Suriye’de rejimin yıkılışı sonrası, İktidarın dinci faşizan olan ve aslında emperyalizmin kullandığı El Kaide ve Taliban türevleri olan bazı maşa gruplara bırakıldığı için bazı risk ve tehlikeleri beraberinde getiriyor. Bu tehlikenin, AKP MHP faşizan rejimi tarafından beslemesi ve desteklenmesi bütün Orta Doğu’yu tehlike içine çekiyor. Daha doğrusu, aslında AKP MHP faşizan rejimi başta Kürdistan olmak üzere bütün Orta Doğu için büyük tehlikeler taşıyor ama bir taraftan da panik içindeler. Irak ve Suriye’ye müdahale Türkiye’ye müdahale etmeye de yol açar ama Türkiye Türkiye’de ve Kürdistan’da Kürt halkı devrimci demokratik güce ve örgütlülüğe sahip olduğu için, bu olası müdahale sonrası yıkılacak olan rejimin yerini Kürt halkının ve Türkiye halkının birleşik devrimci demokratik güçlerinin dolduracağını bildikleri için bu müdahaleyi askeri olarak yapmıyorlar ama daha çok siyasi olarak istedikleri bir siyasete çekmeye çalışacaklar.

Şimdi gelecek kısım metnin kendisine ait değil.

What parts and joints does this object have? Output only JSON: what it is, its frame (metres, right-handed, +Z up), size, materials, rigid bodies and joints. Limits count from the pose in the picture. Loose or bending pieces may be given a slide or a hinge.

Dünya çapında ulus devletin ve kapitalizmin büyük bir kriz ve çözümsüzlük içinde olduğu görülüyor. Bu kriz ve çıkmazı, global güçler yine kendi iktidarcı, ulus devletçi zihniyetle çözmek isteseler de, burada toplumsal sorunların çözümü ve toplumsal bir barış çıkmaz. Ulus devlet ve kapitalizm bitmediği sürece toplumsal değerlerin korunması ve yaşanılması mümkün olmayacaktır. Dünya toplumu, artık kapitalist sistemin getireceği daha büyük yıkımları kaldırabilecek güçte değildir ve ekolojik denge, emperyalizmin hırslarına ve doyumsuzluk siyasetine daha fazla dayanacak durumda değil. Son yıllarda, iklimin bozulmasına karşı iklim değişikliğini önleme toplantıları yapılmakta ama bir çözüm çıkmamaktadır. Çünkü sorunların çıkışına neden olan bir siyasetle sorunlar çözülmez. İnsana yararı olmayan bir siyasetin ekolojiye de faydası olmaz. İnsana acımayan bir akıl doğaya hiç acımaz. Bundan dolayı, insanlığın ve üzerinde yaşadığımız doğamızın korunması ve geleceği için en çözümleyici olan yol Önder Apo’nun paradigması ve çizdiği yoldur. Türkiye’de ve Kürdistan’da Kürt halkının devrimci demokratik birikimi ve direnişi devrim ve değişimi gerçekleştirecektir.